The real worry is that Democrats, in both their wisdom and arrogance, have tempted fate in an otherwise lumnious year for their party by disdaining the white man candidate. A woman and a minority candidate, ironically, each have formidable strengths in a Democratic primary--and each have formidable weaknesses in a general election. Maybe the point has become less instructive over the last two decades, but take care to count sometime the number of women and black men in the Senate Democratic caucus. We are thus asking between twenty-five and thirty-five states to do something they're not accustomed to doing.
A white male Democrat, say a Bredesen of Tennessee, Bayh of Indiana, etc likely pockets 57% of the female vote and 93% of the black vote against John McCain, not too dissimilar to Democratic totals over the last four presidential elections. I definitely applaud the party's (unwitting) courage, but it worth asking if we truly believe our two remaining candidates can sweep to victory without a substantial turnout increase in one of the aforementioned categories. Mad Mac is inordinately well positioned to dominate the white male vote, and given the close losses for President Bush in several Midwestern states, just a few more points could turn this race into a Republican rout. Yes, laugh at the preceding sentence if you must, you've been warned...

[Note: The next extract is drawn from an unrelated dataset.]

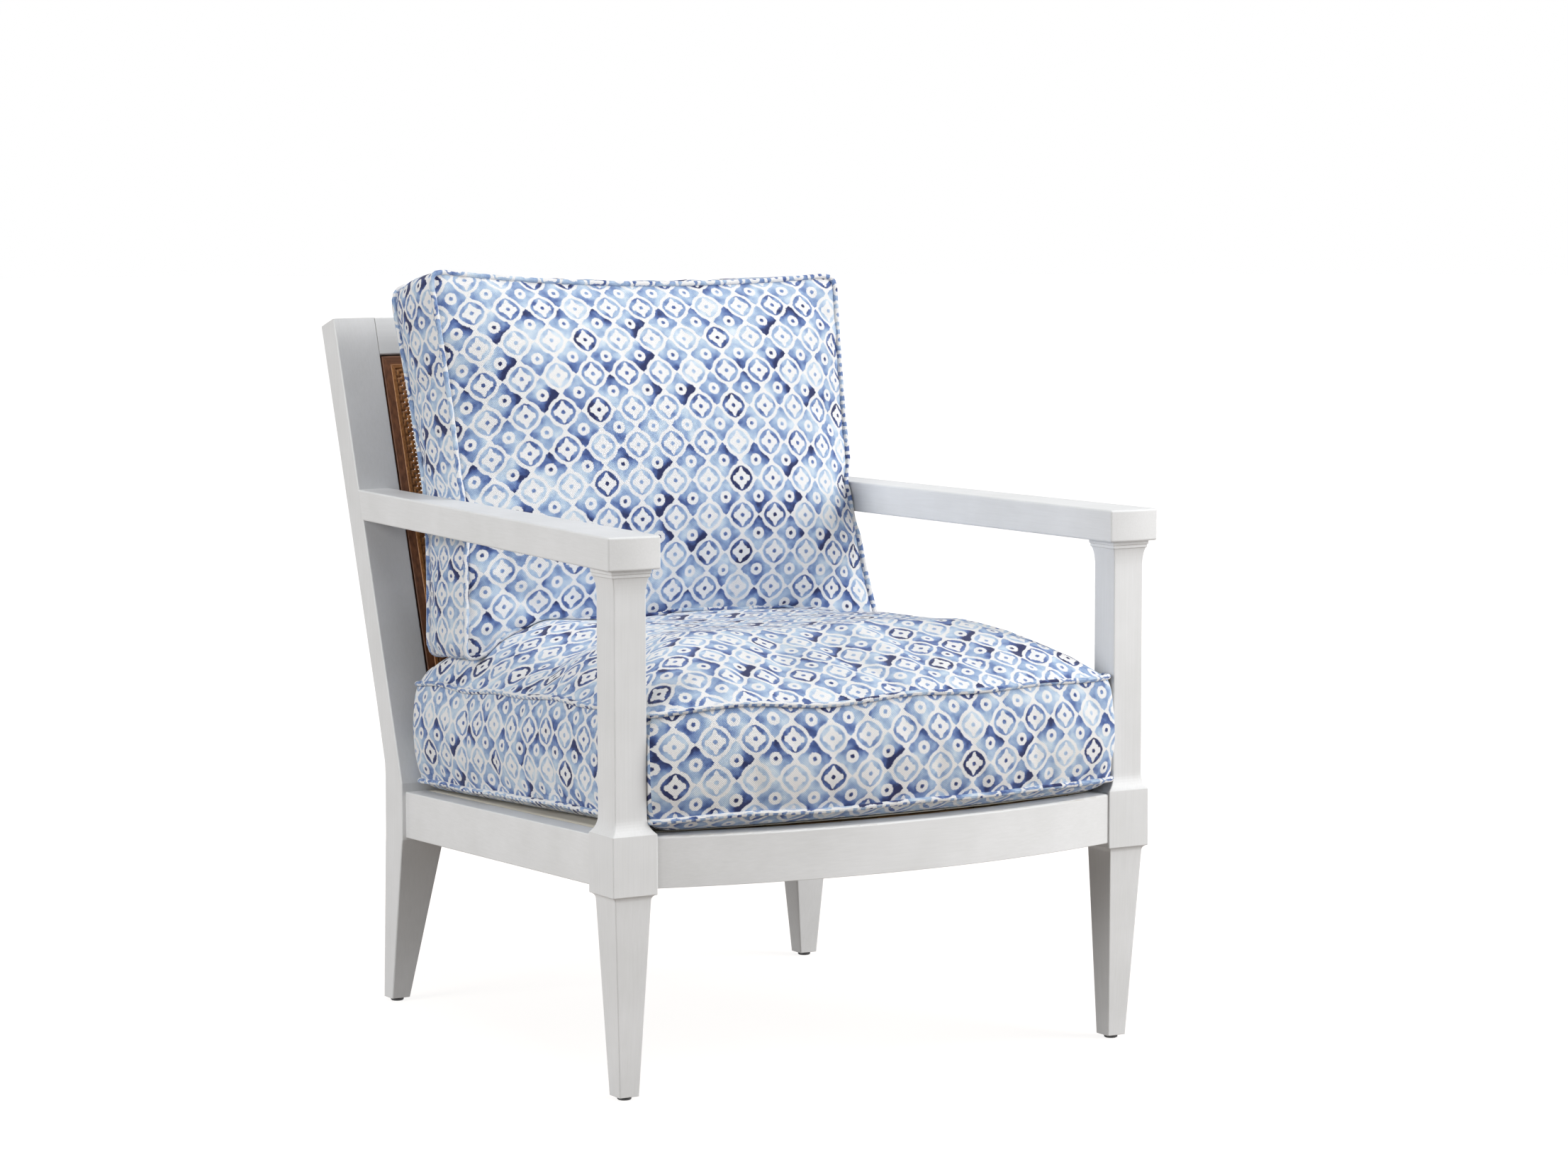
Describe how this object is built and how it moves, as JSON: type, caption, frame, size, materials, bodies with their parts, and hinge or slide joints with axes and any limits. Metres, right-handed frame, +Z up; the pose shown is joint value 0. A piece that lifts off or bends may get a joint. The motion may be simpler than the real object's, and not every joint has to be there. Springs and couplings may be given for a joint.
{
  "type": "upholstered armchair",
  "caption": "Upholstered lounge armchair with a painted wood show frame, an inset woven cane back panel, and loose boxed seat and back cushions with piped edges.",
  "frame": {"origin": "on the floor, midway between the sides and midway between the front of the seat cushion and the rear of the posts", "axes": "+Z up, +Y towards the back of the chair, +X towards the right as seen from the front"},
  "size_m": [0.7516, 0.9165, 0.9221],
  "materials": {
    "painted_wood": "brushed off-white satin paint with a faint glaze in the joints",
    "stained_wood": "dark brown stain under satin lacquer",
    "cane": "stained woven cane and spline",
    "bare_wood": "bare beech and plywood",
    "steel": "zinc plated",
    "glide": "moulded, dark grey",
    "webbing": "woven jute straps",
    "lining": "plain dark cloth",
    "printed_linen": "coarse linen printed with a white and indigo ring lattice",
    "cushion_filling": "foam wrapped in fibre",
    "zip": "nylon coil zip on cotton tape"
  },
  "bodies": {
    "frame": {"arm_dowels": "bare_wood", "arm_left": "painted_wood", "arm_right": "painted_wood", "arm_screw_plugs": "painted_wood", "arm_screws": "steel", "back_rail_bottom": "painted_wood", "back_rail_dowels": "bare_wood", "back_rail_top": "painted_wood", "cane_frame_bottom": "stained_wood", "cane_frame_left": "stained_wood", "cane_frame_right": "stained_wood", "cane_frame_top": "stained_wood", "cane_panel": "cane", "cane_spline_bottom": "cane", "cane_spline_left": "cane", "cane_spline_right": "cane", "cane_spline_top": "cane", "corner_block_front_left": "bare_wood", "corner_block_front_right": "bare_wood", "corner_block_rear_left": "bare_wood", "corner_block_rear_right": "bare_wood", "corner_block_screws": "steel", "deck_cover": "lining", "deck_screws": "steel", "deck_strip_front": "bare_wood", "deck_strip_left": "bare_wood", "deck_strip_rear": "bare_wood", "deck_strip_right": "bare_wood", "dust_cover": "lining", "front_leg_left": "painted_wood", "front_leg_right": "painted_wood", "glide_front_left": "glide", "glide_front_right": "glide", "glide_rear_left": "glide", "glide_rear_right": "glide", "panel_screws": "steel", "panel_stop_bottom": "painted_wood", "panel_stop_left": "painted_wood", "panel_stop_right": "painted_wood", "panel_stop_top": "painted_wood", "rear_post_left": "painted_wood", "rear_post_right": "painted_wood", "seat_rail_dowels": "bare_wood", "seat_rail_front": "painted_wood", "seat_rail_left": "painted_wood", "seat_rail_rear": "painted_wood", "seat_rail_right": "painted_wood", "webbing_crosswise": "webbing", "webbing_lengthwise": "webbing"},
    "seat_cushion": {"seat_cushion_cover": "printed_linen", "seat_cushion_core": "cushion_filling", "seat_cushion_zip": "zip", "seat_welts": "printed_linen"},
    "back_cushion": {"back_cushion_cover": "printed_linen", "back_cushion_core": "cushion_filling", "back_cushion_zip": "zip", "back_welts": "printed_linen"}
  },
  "joints": [
    {"name": "seat_cushion_slide", "type": "slide", "parent": "frame", "child": "seat_cushion", "axis": [0, -0.9987, 0.0518], "range_m": [0, 0.2]},
    {"name": "back_cushion_lift", "type": "slide", "parent": "seat_cushion", "child": "back_cushion", "axis": [0, 0, 1], "range_m": [0, 0.12]}
  ]
}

Barack Obama has too much money and too many hard-core supporters to go down in flames tomorrow and that is all he truly needs to avoid. The question is whether every single HRC voter will pull the lever for him against Senator McCain in November, especially in Ohio and Pennsylvania. Will he have to unite the party by choosing Mrs. Clinton before Denver as his running mate? Should he? More on this anon.